Na Romênia também existe uma lei semelhante, aponta Daniel Savu, que foi membro do Serviço Romeno de Informação, a agência que substituiu a Securitate. Por isso, antes de qualquer processo eleitoral, todos os candidatos passam por uma verificação. Além disso, qualquer cidadão pode pedir para ver se há uma ficha em seu nome ou no de seus familiares já falecidos. “Aqui surgiram dramas. Pessoas que descobriram que foram espionadas por seus vizinhos ou amigos mais próximos. Gente da mesma família que se delatava entre si”, narra Savu. Como o caso da Sra. Balasa.

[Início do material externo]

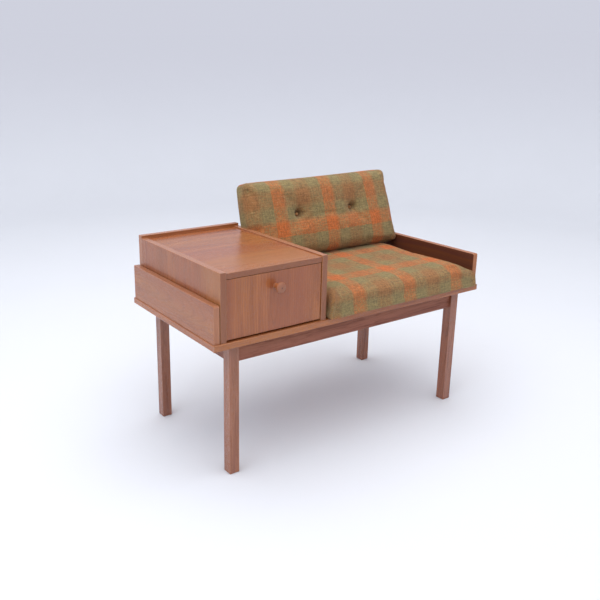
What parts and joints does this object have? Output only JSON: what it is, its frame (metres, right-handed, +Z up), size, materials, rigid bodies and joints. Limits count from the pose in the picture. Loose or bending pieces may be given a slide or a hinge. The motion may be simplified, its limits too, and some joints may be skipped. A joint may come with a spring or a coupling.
{
  "type": "telephone bench",
  "caption": "Low teak bench on square legs: a small cabinet with a pull-out drawer at one end, and a check tweed seat with a leaning tufted back cushion beside it.",
  "frame": {"origin": "on the floor, under the middle of the bench's overall length and depth", "axes": "+X along the bench, from the cabinet to the seat; +Y from the front to the back; +Z up"},
  "size_m": [0.94, 0.474, 0.6851],
  "materials": {
    "teak_grain_x": "satin oiled teak, grain along X",
    "teak_grain_y": "satin oiled teak, grain along Y",
    "teak_grain_z": "satin oiled teak, grain along Z",
    "beech": "raw planed beech",
    "plywood": "raw birch plywood",
    "hardboard": "smooth hardboard",
    "steel": "bright zinc-plated screws",
    "tweed_seat": "coarse wool tweed with an orange, rust and olive check",
    "tweed_back": "coarse wool tweed with an orange, rust and olive check",
    "tweed_button": "button covered in the same tweed"
  },
  "bodies": {
    "bench": {"leg_front_left": "teak_grain_z", "leg_front_right": "teak_grain_z", "leg_rear_left": "teak_grain_z", "leg_rear_right": "teak_grain_z", "rail_front": "teak_grain_x", "rail_rear": "teak_grain_x", "rail_left": "teak_grain_y", "rail_right": "teak_grain_y", "block_front_left": "beech", "block_front_right": "beech", "block_rear_left": "beech", "block_rear_right": "beech", "block_screws": "steel", "base_board": "teak_grain_x", "base_lipping_front": "teak_grain_x", "base_lipping_left": "teak_grain_y", "base_lipping_right": "teak_grain_y", "upstand_left": "teak_grain_y", "upstand_right": "teak_grain_y", "upstand_screws": "steel", "cabinet_side": "teak_grain_z", "cabinet_divider": "teak_grain_z", "cabinet_top": "teak_grain_x", "cabinet_back": "teak_grain_x", "cabinet_screws": "steel", "cabinet_dowels": "beech", "cabinet_back_screws": "steel", "drawer_runner_left": "beech", "drawer_runner_right": "beech", "runner_screws": "steel", "seat_cushion": "tweed_seat", "back_cushion": "tweed_back", "back_button_left": "tweed_button", "back_button_right": "tweed_button", "back_plywood": "plywood", "back_support_left": "teak_grain_z", "back_support_right": "teak_grain_z", "support_screws": "steel", "plywood_screws": "steel"},
    "drawer": {"drawer_front": "teak_grain_z", "drawer_side_left": "beech", "drawer_side_right": "beech", "drawer_back": "beech", "drawer_bottom": "hardboard", "drawer_knob": "teak_grain_z", "knob_screw": "steel"}
  },
  "joints": [
    {"name": "drawer_slide", "type": "slide", "parent": "bench", "child": "drawer", "axis": [0, -1, 0], "range_m": [0, 0.28]}
  ]
}
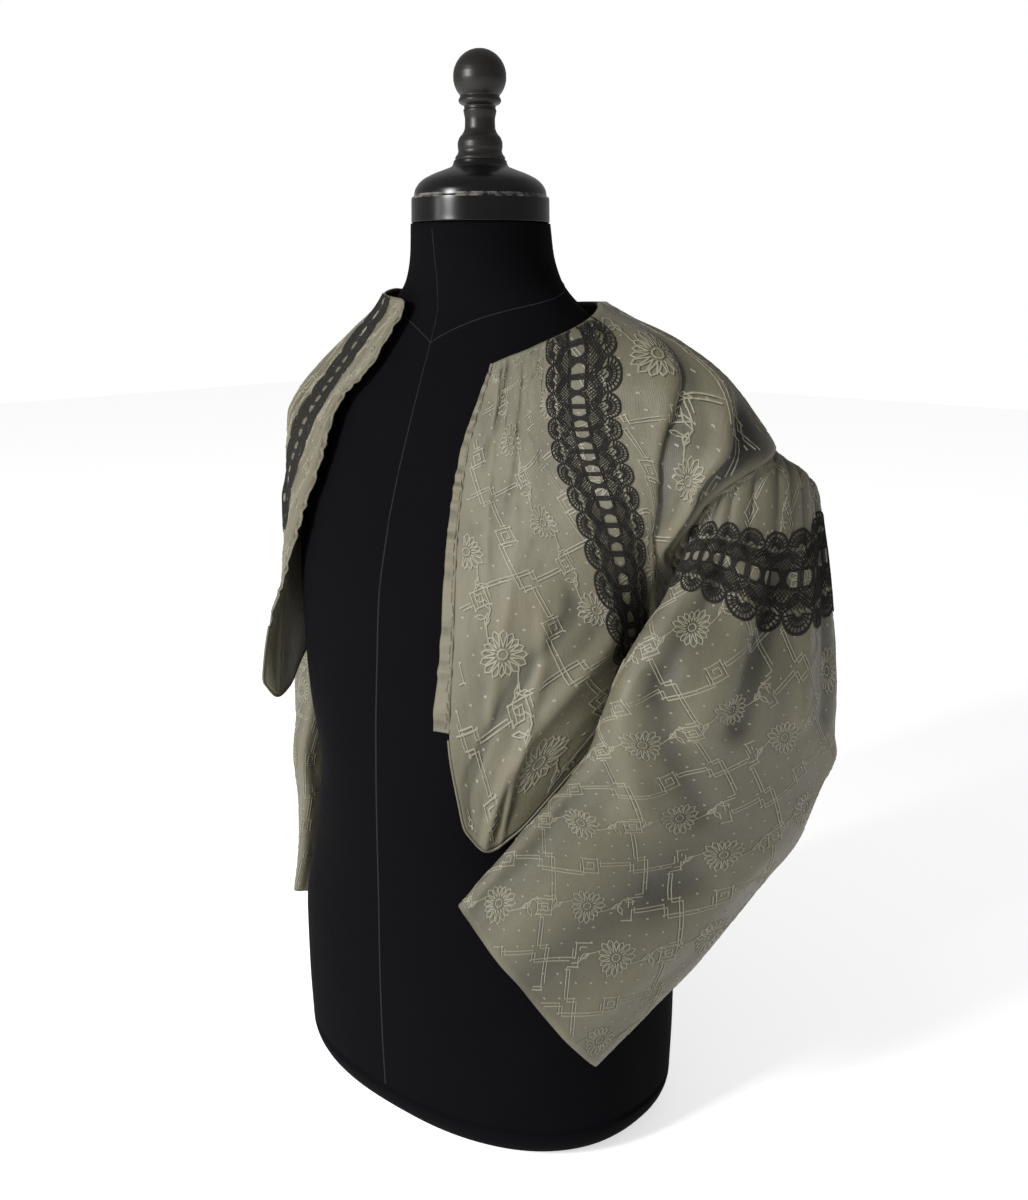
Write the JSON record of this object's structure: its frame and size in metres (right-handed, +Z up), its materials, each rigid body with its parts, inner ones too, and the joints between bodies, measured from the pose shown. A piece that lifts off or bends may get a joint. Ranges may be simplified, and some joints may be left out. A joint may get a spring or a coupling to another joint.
{
  "type": "embroidered jacket on dress form",
  "caption": "Short open silk jacket with applied lace bands and wide sleeves, standing on a black limbless dress form with a turned finial.",
  "frame": {"origin": "centre of the form's flat base, on its underside", "axes": "+Z up, the form faces -Y, the wearer's left side is +X"},
  "size_m": [0.5528, 0.2854, 0.8368],
  "materials": {
    "silk": "grey-green shot silk damask, softly lustrous",
    "lace": "black bobbin lace",
    "cover": "black cotton cover, matte",
    "gloss": "turned wood, gloss black lacquer, worn on its step",
    "turned": "turned wood, worn brown-black polish"
  },
  "bodies": {
    "root": {"back": "silk", "band_left": "silk", "band_right": "silk", "form_finial": "turned", "form_neck_cap": "gloss", "form_torso": "cover", "front_left": "silk", "front_right": "silk", "lace_front_left": "lace", "lace_front_right": "lace", "lace_sleeve_left": "lace", "lace_sleeve_right": "lace", "piping_left": "silk", "piping_right": "silk", "sleeve_left": "silk", "sleeve_right": "silk"}
  },
  "joints": []
}
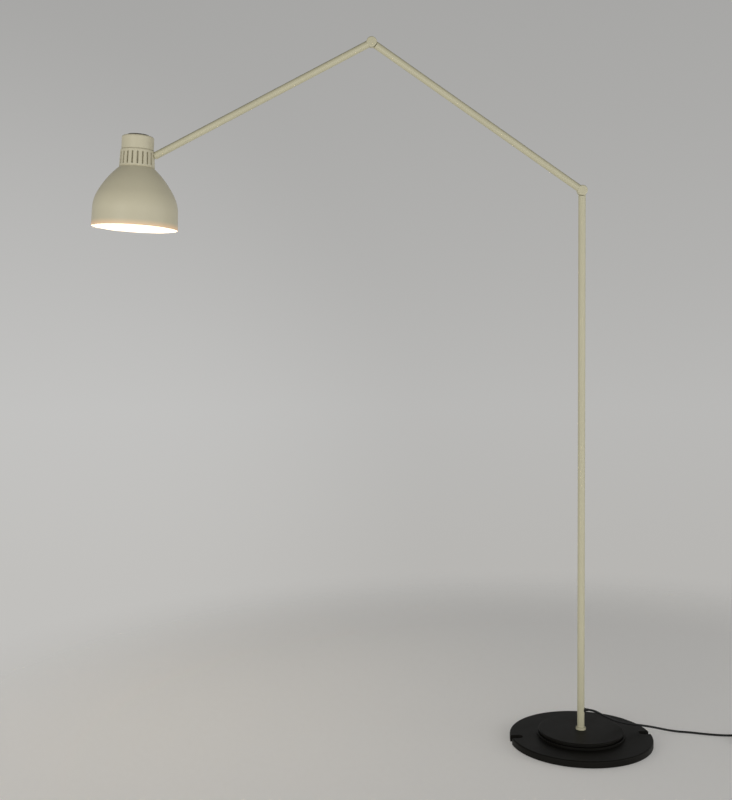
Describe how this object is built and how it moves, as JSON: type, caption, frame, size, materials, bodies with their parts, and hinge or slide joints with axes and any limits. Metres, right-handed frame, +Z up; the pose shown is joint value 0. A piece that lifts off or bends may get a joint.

Nunca se saberá quantos informantes houve na realidade porque nem todos os arquivos são claros, e alguns usavam vários nomes. Na Romênia, por exemplo, segundo Stan, cada agente secreto da Securitate tinha ordem para manter 50 informantes ativos. Também há casos em que o agente reportou ter recebido informações, mas em seguida mantinha o dinheiro para si próprio. Até mesmo crianças foram recrutadas, sendo ameaçadas ou recebendo ofertas em troca, como por exemplo, uma vaga na universidade. Elas informavam se seus familiares falavam sobre o exílio ou se escutavam emissoras de rádio estrangeiras. Ofereciam dados sobre outros estudantes e amigos.

uma cela da Stasi alemã.
uma cela da Stasi alemã.Reuters

A professora Lavinia Stan também tem uma ficha em seu nome. “Fui colocada sob vigilância nos anos oitenta por escrever alguns comentários críticos em cartas dirigidas a minha família. Era suficientemente jovem e boba para escrever o que não podia dizer em voz alta”, conta. Seu arquivo contém anotações e informação assinada por cerca de 12 informantes. “Isso prova até que ponto a Securitate perdeu o controle da realidade. Seu trabalho era proteger os líderes do regime e prevenir revoltas, não seguir casos como o meu, uma estudante de 20 anos que fazia piadas ruins sobre política”, diz.